As the war in Ukraine drags on and slowly fades in the consciousness of many, those who once called the country home think about it daily, living apart from family, anxious about the future.
More than 14 months ago, Russia invaded Ukraine, tearing families apart and causing trauma. Since then, millions of women and children have been living as refugees in countries neighboring theirs but also in Germany, Italy, Canada, the United States and others.
TBM has been ministering to thousands of people who fled their homes after the war began. The needs continue to evolve, and TBM seeks to meet them. Most recently, TBM sent a psychotherapist to a women’s conference in Warsaw, Poland.

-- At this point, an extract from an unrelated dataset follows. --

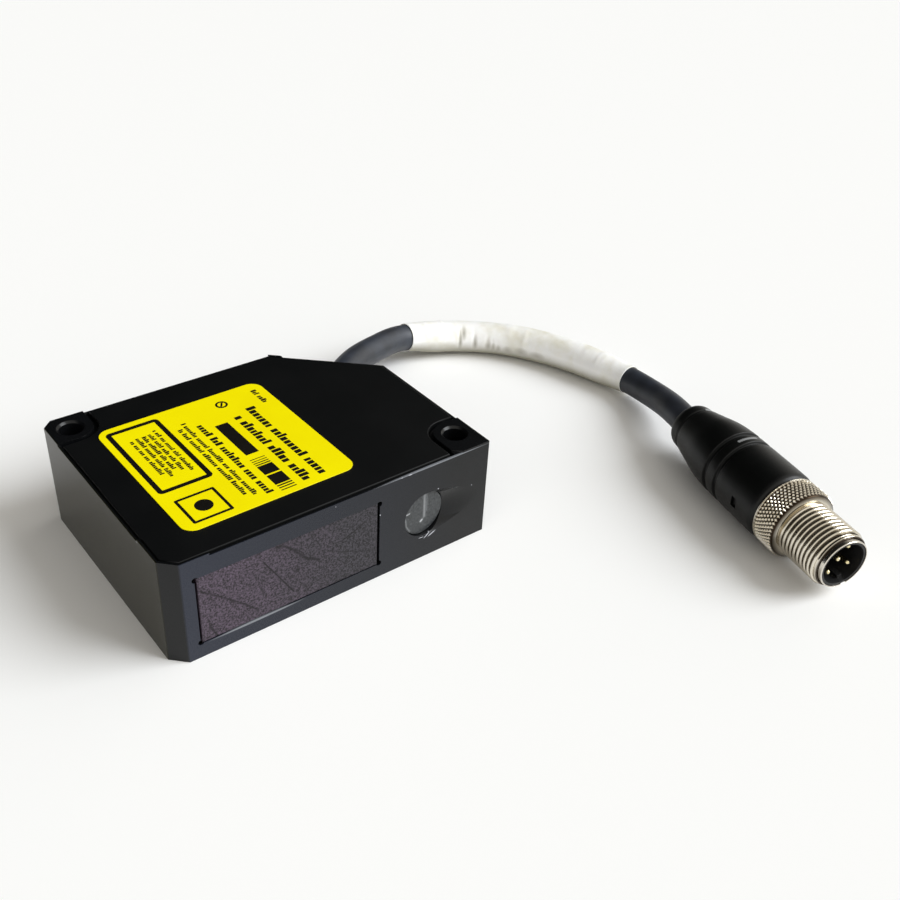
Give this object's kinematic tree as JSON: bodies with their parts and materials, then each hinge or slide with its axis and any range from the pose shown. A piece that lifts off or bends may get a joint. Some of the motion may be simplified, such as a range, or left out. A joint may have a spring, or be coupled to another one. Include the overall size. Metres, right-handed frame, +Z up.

Denise Jenkins led sessions on emotional healing and overcoming post traumatic stress. “I set up the sessions to discuss PTSD and equip the women with ways to overcome and create positive thoughts amidst the situation,” she said. “As we interacted during the conference, I realized that they also needed permission to feel the way they do, to be able to start a life, even if only temporary, where they are, and it would not negate their future ability to return home.”
Over the past year, “a strong sense of despair has set in among the Ukrainian refugees,” said Mikhail Baloha, pastor of a Russian-speaking church in Warsaw. His wife, Oksana, organized the conference for some of the thousands of women and children the church works with daily.
“Denise’s presence here, her abilities, her time with them, has been even more valuable than I thought it would have been,” Oksana Baloha said after the conference. “In Ukraine and many former Soviet countries, there are no resources for psychological support.”
Leonid Regheta, pastor of River of Life Church-Dallas, helped translate for Jenkins. The Ukrainian-born pastor still has friends and family in Ukraine and has seen the psychological needs created by war firsthand as he has ministered in Ukraine.
“As spring in Texas springs, it usually harbors tornados,” he said. “When the storms arise, sirens ring across communities and Texans take precautions. The same sirens ring in Ukraine. But instead of warning of tornadoes, they portend bombs. The sirens repeatedly elicit immediate fear.”
Jenkins’ breakout sessions equipped the ladies to work with their children. “Being able to talk with these ladies and hear what they endured showcases the terrible fallout from the war and fully explains their feelings of despair, worry, and anxiety. They feel lost, forgotten, and often useless in stopping the war.”
Beyond the workshop sessions, Jenkins provided limited personal counseling.
“The ladies I spoke with, some dealing with PTSD, but all were dealing with difficult emotions,” she said. “Some were distraught – torn between the desire to return to ‘home’ but enjoying the new-found life in Warsaw with their children.
“Much like World War II forced women into the workforce, the Russian invasion of Ukraine has done the same: Showing a freedom, a liberty and empowerment not previously afforded,” Jenkins said. “I simply told them and assured them the choice is theirs to make. They felt relieved just hearing that.”